(how_djerba_works)=

# How Djerba Works

In this section we describe key concepts used by Djerba to direct the reporting process.

## Production Steps

Report production in Djerba has three basic steps:
1. Configure
2. Extract
3. Render

These are described in more detail in Table 1 below.

| Step | Input | Output | Description |
| :---- | :---- | :---- | :---- |
| Configure | INI (partial) | INI (complete) | Populate all configuration parameters, using defaults and/or automated queries |
| Extract | INI (complete) | JSON | Process inputs to generate data for the report |
| Render | JSON | HTML, PDF | Use the JSON data to write a human-readable HTML document, which is then converted to PDF |

**Table 1:** Steps of Djerba report generation

The use of each file format is as follows:
- INI: simple plain-text configuration file
- JSON: Machine-readable file with report data
- HTML: Data transformed into a human-readable format
- PDF: Self-contained document for sharing and archiving

## The `djerba.py` Script

The main user interface for Djerba is a command-line script, `djerba.py`.
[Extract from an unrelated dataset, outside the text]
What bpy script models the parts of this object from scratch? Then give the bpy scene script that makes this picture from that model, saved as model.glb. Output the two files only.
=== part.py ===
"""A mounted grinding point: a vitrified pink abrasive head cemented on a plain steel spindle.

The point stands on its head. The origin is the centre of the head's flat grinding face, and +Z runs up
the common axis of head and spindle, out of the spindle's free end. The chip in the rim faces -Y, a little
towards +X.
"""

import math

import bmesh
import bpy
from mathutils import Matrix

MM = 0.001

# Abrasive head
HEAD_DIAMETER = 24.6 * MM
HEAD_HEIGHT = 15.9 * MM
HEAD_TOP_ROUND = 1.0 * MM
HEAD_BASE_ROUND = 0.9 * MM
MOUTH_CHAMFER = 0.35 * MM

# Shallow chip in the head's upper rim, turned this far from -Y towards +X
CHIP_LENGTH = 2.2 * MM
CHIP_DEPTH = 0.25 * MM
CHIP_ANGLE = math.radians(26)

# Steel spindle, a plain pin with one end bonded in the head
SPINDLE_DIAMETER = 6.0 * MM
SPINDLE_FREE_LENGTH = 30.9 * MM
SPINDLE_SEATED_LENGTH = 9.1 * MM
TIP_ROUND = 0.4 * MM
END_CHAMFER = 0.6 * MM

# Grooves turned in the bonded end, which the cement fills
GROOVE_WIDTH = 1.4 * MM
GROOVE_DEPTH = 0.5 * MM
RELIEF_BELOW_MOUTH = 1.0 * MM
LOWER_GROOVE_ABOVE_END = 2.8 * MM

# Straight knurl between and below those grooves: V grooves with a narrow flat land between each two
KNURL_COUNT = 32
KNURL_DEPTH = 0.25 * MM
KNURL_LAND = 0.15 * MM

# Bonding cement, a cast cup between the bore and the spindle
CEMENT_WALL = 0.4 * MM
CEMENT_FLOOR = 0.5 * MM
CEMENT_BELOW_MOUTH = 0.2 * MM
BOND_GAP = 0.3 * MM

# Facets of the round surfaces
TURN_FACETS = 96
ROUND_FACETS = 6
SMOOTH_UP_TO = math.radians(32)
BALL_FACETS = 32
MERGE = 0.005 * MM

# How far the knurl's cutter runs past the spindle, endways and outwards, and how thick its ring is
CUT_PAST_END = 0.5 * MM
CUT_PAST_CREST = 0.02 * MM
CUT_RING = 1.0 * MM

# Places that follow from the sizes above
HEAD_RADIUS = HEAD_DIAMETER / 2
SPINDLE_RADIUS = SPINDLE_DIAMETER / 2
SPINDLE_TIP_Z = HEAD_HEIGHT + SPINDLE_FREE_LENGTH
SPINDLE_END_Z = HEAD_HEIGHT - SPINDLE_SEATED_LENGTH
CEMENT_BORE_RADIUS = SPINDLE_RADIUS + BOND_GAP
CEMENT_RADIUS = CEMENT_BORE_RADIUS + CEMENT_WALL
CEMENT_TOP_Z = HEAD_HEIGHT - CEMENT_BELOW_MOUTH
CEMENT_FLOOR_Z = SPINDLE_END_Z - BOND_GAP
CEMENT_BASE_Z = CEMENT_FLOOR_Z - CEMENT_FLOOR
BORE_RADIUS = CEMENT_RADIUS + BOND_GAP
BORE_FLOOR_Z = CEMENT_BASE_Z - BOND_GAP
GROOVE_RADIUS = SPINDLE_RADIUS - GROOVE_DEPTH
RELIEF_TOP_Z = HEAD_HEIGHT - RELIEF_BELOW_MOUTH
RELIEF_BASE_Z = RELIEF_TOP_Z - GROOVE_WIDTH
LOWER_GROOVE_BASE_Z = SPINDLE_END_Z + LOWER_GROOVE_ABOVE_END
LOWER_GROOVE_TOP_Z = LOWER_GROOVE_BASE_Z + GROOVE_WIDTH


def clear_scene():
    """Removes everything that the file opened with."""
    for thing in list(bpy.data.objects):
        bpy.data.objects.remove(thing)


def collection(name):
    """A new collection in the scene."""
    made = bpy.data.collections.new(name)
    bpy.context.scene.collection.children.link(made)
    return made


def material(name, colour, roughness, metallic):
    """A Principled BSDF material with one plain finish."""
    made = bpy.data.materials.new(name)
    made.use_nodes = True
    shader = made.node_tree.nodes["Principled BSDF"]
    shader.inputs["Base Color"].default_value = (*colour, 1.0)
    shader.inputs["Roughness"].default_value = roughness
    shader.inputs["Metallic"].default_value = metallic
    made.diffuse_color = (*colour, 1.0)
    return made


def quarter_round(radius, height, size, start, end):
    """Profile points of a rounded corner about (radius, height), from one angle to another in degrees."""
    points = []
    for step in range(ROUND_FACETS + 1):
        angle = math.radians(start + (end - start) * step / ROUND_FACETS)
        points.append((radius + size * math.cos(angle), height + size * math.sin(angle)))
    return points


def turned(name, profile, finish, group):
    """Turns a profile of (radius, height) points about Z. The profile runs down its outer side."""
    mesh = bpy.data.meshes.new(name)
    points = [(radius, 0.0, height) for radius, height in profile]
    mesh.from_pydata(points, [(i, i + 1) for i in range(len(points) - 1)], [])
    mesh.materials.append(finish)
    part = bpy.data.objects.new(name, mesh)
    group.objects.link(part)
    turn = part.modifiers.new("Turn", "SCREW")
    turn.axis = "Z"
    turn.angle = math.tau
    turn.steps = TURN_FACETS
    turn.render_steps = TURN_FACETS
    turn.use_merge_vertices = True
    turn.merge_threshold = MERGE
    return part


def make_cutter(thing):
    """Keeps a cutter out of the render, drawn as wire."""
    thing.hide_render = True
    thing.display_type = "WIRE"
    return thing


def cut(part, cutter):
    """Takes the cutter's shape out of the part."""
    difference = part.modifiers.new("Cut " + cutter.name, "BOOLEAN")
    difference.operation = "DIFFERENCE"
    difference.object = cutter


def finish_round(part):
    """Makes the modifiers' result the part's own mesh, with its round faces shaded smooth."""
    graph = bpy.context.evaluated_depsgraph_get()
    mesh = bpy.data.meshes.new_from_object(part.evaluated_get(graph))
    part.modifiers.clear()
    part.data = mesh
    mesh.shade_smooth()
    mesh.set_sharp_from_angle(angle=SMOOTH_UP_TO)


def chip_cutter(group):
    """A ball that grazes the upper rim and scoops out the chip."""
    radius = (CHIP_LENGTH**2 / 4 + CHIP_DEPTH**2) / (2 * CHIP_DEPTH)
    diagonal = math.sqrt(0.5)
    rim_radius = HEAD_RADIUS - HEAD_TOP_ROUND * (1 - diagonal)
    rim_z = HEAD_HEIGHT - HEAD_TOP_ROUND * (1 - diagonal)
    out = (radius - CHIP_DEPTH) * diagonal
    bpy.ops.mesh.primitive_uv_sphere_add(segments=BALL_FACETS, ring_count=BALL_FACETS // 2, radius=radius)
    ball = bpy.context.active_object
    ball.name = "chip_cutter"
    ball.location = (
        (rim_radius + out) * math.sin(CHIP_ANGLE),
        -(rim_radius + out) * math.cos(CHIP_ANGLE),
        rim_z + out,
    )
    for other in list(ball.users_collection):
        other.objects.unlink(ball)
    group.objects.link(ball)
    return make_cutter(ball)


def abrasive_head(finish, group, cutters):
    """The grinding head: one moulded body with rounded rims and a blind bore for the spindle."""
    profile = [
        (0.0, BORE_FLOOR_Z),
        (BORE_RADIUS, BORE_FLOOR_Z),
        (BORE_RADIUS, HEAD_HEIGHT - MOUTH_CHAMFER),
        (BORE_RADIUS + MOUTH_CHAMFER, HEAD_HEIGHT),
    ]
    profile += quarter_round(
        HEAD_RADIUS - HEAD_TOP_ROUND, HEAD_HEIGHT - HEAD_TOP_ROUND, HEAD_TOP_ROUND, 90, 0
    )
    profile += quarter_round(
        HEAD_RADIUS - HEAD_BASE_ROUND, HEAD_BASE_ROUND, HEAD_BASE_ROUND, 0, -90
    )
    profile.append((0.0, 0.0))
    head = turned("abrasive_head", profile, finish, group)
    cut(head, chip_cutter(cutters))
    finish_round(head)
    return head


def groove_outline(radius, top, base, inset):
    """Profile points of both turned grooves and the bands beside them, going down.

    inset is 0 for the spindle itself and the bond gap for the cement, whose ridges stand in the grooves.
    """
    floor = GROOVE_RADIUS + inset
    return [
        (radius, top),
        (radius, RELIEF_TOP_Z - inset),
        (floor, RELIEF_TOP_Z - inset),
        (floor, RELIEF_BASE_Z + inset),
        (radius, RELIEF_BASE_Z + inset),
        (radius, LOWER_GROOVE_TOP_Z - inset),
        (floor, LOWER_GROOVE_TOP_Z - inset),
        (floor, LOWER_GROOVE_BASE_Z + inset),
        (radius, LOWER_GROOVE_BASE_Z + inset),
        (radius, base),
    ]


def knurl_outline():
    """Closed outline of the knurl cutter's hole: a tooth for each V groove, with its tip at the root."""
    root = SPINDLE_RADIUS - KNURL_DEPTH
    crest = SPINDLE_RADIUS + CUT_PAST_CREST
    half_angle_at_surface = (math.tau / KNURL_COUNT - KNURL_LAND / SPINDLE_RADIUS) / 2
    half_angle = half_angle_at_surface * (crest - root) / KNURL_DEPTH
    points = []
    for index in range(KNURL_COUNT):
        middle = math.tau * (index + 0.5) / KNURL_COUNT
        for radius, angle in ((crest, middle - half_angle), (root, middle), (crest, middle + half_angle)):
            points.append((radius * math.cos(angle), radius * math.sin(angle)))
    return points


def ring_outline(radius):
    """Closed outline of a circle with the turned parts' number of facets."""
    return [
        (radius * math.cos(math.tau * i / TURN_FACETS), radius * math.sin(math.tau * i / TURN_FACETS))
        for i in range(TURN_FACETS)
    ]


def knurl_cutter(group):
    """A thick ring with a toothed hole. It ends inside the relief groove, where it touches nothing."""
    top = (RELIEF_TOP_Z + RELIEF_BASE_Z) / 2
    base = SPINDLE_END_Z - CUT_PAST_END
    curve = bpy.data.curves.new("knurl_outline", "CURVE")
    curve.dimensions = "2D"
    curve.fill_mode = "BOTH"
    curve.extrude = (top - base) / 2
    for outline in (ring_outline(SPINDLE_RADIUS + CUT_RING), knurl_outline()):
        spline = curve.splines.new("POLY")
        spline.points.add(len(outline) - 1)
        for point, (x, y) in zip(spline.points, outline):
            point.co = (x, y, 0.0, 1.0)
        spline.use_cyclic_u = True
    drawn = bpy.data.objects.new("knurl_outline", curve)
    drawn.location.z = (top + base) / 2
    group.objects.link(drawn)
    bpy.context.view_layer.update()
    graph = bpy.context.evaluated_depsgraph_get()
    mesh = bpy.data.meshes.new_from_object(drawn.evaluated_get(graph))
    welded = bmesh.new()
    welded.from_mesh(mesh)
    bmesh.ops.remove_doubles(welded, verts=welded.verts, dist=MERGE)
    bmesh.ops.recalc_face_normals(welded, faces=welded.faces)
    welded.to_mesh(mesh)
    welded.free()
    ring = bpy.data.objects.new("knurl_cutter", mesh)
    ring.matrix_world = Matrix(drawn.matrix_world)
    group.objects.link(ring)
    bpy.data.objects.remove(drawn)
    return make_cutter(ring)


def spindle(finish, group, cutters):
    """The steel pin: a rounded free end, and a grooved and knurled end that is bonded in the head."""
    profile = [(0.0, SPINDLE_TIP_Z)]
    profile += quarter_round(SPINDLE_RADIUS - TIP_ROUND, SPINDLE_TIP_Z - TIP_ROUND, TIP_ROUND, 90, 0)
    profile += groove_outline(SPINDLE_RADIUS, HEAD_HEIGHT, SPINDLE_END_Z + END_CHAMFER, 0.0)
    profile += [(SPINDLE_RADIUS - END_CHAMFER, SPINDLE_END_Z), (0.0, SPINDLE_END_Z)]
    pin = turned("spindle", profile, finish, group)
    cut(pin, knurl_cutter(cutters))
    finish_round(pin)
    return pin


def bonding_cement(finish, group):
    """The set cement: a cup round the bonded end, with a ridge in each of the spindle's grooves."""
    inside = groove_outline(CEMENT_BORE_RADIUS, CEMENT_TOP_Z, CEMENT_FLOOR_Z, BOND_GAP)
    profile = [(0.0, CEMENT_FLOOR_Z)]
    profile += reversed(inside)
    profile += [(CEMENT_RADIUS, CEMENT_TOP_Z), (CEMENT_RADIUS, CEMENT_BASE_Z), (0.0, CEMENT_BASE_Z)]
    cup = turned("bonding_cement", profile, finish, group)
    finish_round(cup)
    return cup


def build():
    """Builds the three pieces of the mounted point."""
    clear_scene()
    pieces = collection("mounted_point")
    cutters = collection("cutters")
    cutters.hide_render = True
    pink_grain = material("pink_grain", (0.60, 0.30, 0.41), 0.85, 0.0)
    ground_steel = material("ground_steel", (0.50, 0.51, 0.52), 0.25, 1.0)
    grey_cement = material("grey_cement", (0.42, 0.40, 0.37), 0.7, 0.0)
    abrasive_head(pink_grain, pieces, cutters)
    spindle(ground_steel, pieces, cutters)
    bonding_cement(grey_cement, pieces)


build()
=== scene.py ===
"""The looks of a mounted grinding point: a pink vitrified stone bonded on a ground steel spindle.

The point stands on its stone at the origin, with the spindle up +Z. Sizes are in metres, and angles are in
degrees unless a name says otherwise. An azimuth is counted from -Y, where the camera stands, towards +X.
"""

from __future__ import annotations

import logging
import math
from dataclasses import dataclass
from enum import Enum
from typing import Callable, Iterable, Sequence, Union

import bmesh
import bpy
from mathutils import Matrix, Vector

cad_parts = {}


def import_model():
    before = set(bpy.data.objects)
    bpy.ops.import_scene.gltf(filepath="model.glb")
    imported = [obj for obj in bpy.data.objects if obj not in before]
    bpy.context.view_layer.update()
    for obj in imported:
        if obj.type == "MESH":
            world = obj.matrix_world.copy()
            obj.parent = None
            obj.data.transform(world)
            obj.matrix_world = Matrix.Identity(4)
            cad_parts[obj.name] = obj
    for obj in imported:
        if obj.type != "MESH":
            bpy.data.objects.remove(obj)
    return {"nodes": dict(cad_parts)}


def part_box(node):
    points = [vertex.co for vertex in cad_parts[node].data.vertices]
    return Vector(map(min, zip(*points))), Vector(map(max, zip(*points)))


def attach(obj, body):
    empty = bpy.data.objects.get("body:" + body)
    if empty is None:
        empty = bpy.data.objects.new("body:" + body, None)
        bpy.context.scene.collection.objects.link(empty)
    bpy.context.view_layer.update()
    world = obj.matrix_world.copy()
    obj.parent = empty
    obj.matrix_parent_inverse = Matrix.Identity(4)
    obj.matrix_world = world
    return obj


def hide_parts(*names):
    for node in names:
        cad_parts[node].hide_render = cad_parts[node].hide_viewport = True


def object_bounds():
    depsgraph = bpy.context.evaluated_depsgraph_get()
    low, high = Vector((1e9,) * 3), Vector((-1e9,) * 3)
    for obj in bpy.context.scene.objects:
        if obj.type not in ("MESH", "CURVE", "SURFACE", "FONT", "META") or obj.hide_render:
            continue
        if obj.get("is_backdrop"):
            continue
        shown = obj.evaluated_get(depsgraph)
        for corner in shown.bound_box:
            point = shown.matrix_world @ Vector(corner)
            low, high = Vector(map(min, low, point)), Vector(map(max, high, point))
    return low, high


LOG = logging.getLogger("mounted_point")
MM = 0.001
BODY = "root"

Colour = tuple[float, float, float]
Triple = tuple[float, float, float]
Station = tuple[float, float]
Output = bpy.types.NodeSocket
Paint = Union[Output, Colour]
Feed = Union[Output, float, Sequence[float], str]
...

The `djerba.py` script has a number of subcommands or *modes* to set up and run the configure, extract, and render operations (Table 2). A user will typically run “setup” to generate an initial configuration file; “report” to generate a first draft PDF document for inspection; and “update” as needed to refine the PDF until it is ready for release. The intermediate output in JSON format provides a machine-readable version of all data needed to make the report, and may be saved for future reference. Djerba supports automated upload of the JSON report to a CouchDB database instance.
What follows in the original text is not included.